2 Produced in Alexandria, Egypt in the 3rd–2nd centuries BC, this would have been the scriptures of most early Christians. E. Ferguson notes, “The Septuagint was the most important literary event, perhaps the most important single development of any kind in the Hellenistic period, for the background of early Christianity” (Backgrounds of Early Christianity [3rd ed.] 436). Technically, the LXX was the Greek Pentateuch, with other documents translated and added later, although the label “Septuagint” is typically applied to the entire Greek OT (see K. H. Jobes and M. Silva, Invitation to the Septuagint [Grand Rapids: Baker, 2000]).

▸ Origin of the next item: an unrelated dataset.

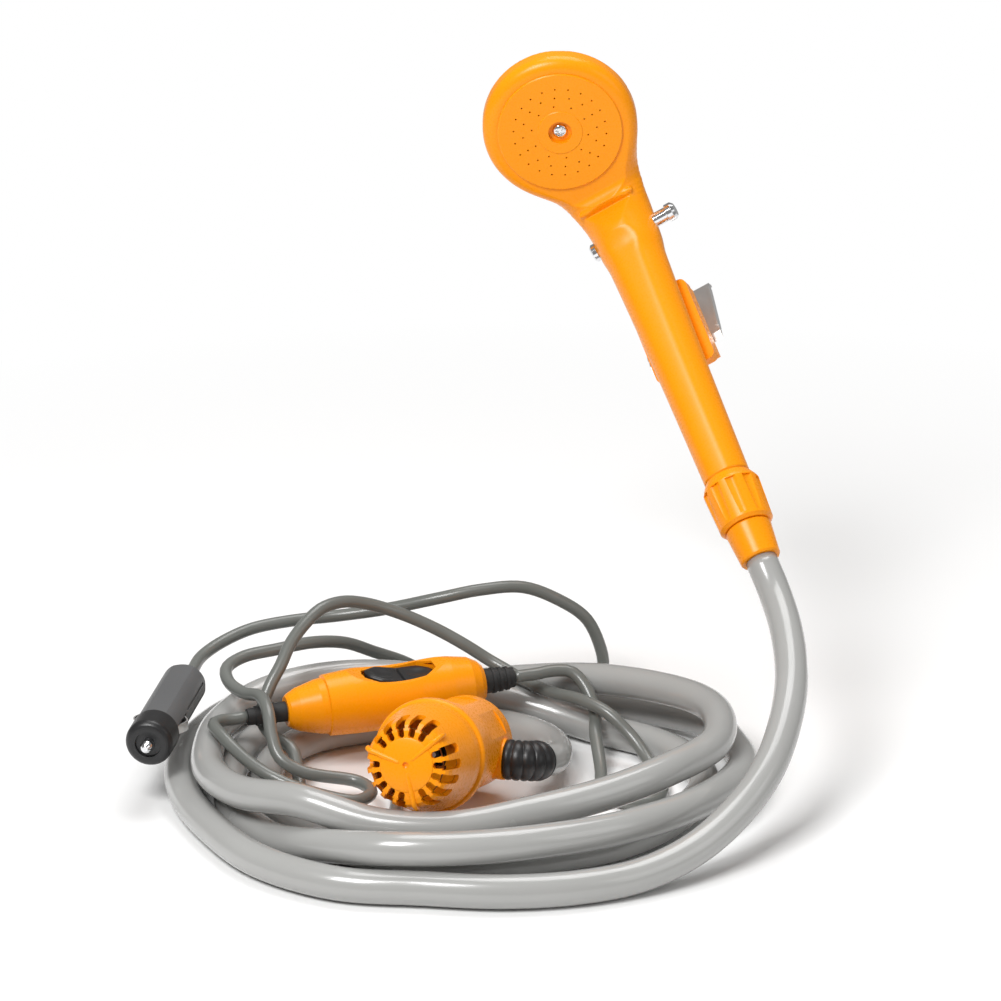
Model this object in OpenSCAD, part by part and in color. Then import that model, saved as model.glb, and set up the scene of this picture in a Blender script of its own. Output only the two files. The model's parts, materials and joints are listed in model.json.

3 See Did Jesus Speak Greek?
4 Aquila was a Jew born in Pontus, who lived in Rome and then in Achaia (Acts 18:2); later he and his wife moved to Asia (Acts 18:18-19; 1 Cor. 16:19), then back to Rome (Rom. 16:3).
5 Matt. 4:23; 9:35; 12:9; 13:54; Mark 1:21, 39; 3:1; 6:2; Luke 4:15-44; 6:6; 13:10; John 6:59; 18:20.
6 Acts 9:20; 13:5, 14; 14:1; 17:1-2, 10, 17; 18:4, 19; 19:8.
7 Matt. 26:57-59; Mark 14:53-55; 15:1; Luke 22:66; John 11:47; Acts 4:5-6, 15; 5:21, 27-41; 6:12-15; 22:30–23:10; 23:14-15, 20, 28; 24:20.